Since ancient times Ras Alkhaima had been a popular destination for living due to its four climatic and environmental diversities i.e. fertile village valleys, coastal area, mountainous area and desert environment. The entire archeological items discovered in the area prove that, the history of the emirate dates back to 5000 years BC. Some archeological items e.g. potteries, items made from flint stone and remnant of graves, graves built with local stones on high mountains that date back to Hafeet era (3200 BC) in Khat region and Wadil Beij, were discovered near Alhamra'a island.

Discovered also were some bronze items, arrowheads dagger covers that date back to the Umm Nar civilization (2600 BC). All these archeological items, which are displayed in Ras Alkhaima National Museum indicate the ancient history of human existence in the mountain, valleys and the coastal areas of this emirate then.

Umm Al Quwain Museum
The Al Quwain ancient fort history dates back to 1768, and it was transformed into Umm Al Quwain Museum in 2000. Umm Al Quwain Museum is made up of two sections; heritage, that contains Bab Sabah entrance that was the ruler' living room, his dining room, his personal effects, weapons room, traditional crafts room and some portrays of marine environment.

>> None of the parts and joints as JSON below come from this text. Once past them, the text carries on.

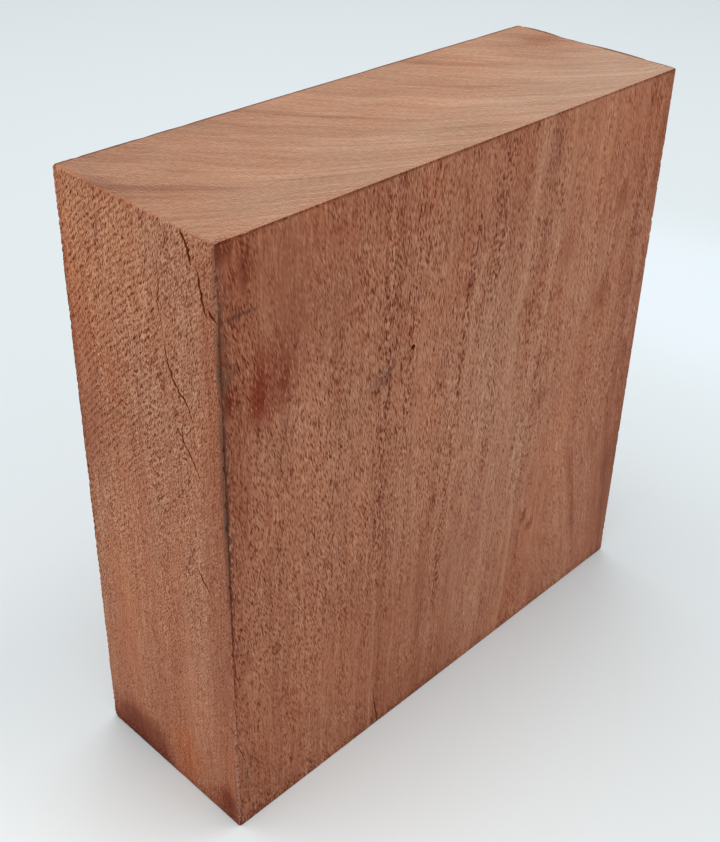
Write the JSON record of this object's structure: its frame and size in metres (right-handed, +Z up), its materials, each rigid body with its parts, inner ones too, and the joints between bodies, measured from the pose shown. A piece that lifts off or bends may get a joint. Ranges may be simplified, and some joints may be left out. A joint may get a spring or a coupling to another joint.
{
  "type": "wood turning blank",
  "caption": "Square mahogany block with one planed face and sawn edges, ready to mount on a lathe and turn into a bowl.",
  "frame": {"origin": "centre of the bottom end, the end grain that the block stands on", "axes": "+Z up along the wood's fibres, -Y out of the planed face, +Y out of the back, -X out of the sawn edge with the tooth marks and drying checks, +X out of the wavy edge"},
  "size_m": [0.1524, 0.0508, 0.1562],
  "materials": {
    "mahogany": "dry, unfinished open-pored wood, planed on its large face and sawn on its edges"
  },
  "bodies": {
    "root": {"blank": "mahogany"}
  },
  "joints": []
}
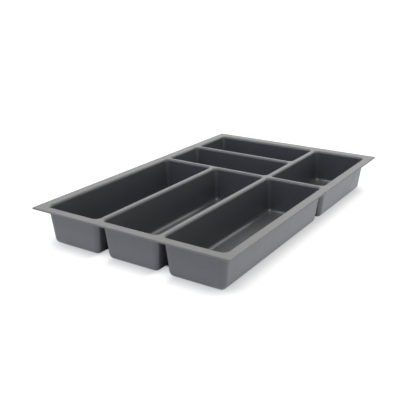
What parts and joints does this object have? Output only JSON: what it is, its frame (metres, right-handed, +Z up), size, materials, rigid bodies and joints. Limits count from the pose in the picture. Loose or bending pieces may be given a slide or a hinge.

The other section is; archaeology, which contains a collection of archaeological items that date back to the first and second millennium BC and the advent of Islam, and they are basically some tractors and potteries made of the ceremiche, and other collection of golden, silver and bronze jewelries and currencies used during that period and bronze vessels. There are also two statues of two headless falcons, which are considered some of the most unique archaeological items that can be found only in Umm al Quwain Museum. And they had been discovered in Dour area and Tul Abraq archeological sites in Umm Al Quwain.